● **Task requirements**
Every line that contains the word "hidden" should be copied.

----- Supplied material -----

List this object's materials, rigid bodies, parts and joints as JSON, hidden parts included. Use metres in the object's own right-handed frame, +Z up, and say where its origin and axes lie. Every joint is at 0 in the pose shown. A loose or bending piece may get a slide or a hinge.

-----
----- Supplied material -----

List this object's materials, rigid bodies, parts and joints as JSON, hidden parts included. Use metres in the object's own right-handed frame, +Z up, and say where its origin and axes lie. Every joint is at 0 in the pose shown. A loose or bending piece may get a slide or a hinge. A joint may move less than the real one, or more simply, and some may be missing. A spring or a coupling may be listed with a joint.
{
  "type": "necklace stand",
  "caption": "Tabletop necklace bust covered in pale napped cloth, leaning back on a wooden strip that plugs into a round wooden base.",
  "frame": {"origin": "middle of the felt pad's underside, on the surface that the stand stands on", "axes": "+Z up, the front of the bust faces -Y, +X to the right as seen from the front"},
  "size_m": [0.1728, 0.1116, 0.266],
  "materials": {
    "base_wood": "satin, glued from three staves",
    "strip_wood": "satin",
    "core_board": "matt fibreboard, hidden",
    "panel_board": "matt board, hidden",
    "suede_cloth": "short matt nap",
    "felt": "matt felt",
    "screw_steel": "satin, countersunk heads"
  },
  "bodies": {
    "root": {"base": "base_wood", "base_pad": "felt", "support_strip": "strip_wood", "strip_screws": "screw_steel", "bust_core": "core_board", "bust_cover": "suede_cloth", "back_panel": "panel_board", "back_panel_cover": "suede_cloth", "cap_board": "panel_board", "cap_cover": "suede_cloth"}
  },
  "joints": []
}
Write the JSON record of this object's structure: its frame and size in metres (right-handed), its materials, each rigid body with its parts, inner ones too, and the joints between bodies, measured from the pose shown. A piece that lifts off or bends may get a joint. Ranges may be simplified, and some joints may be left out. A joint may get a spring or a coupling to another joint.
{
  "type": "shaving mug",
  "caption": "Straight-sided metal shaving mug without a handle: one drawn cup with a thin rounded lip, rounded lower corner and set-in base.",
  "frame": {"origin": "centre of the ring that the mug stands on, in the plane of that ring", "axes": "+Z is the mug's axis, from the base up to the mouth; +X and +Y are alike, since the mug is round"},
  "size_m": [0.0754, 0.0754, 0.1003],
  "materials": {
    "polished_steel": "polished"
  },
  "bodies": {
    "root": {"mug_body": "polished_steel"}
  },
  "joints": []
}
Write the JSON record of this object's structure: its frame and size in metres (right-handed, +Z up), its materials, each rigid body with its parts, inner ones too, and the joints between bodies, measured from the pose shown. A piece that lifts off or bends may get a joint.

-----

● **Solution**
List this object's materials, rigid bodies, parts and joints as JSON, hidden parts included. Use metres in the object's own right-handed frame, +Z up, and say where its origin and axes lie. Every joint is at 0 in the pose shown. A loose or bending piece may get a slide or a hinge.
List this object's materials, rigid bodies, parts and joints as JSON, hidden parts included. Use metres in the object's own right-handed frame, +Z up, and say where its origin and axes lie. Every joint is at 0 in the pose shown. A loose or bending piece may get a slide or a hinge. A joint may move less than the real one, or more simply, and some may be missing. A spring or a coupling may be listed with a joint.
    "core_board": "matt fibreboard, hidden",
    "panel_board": "matt board, hidden",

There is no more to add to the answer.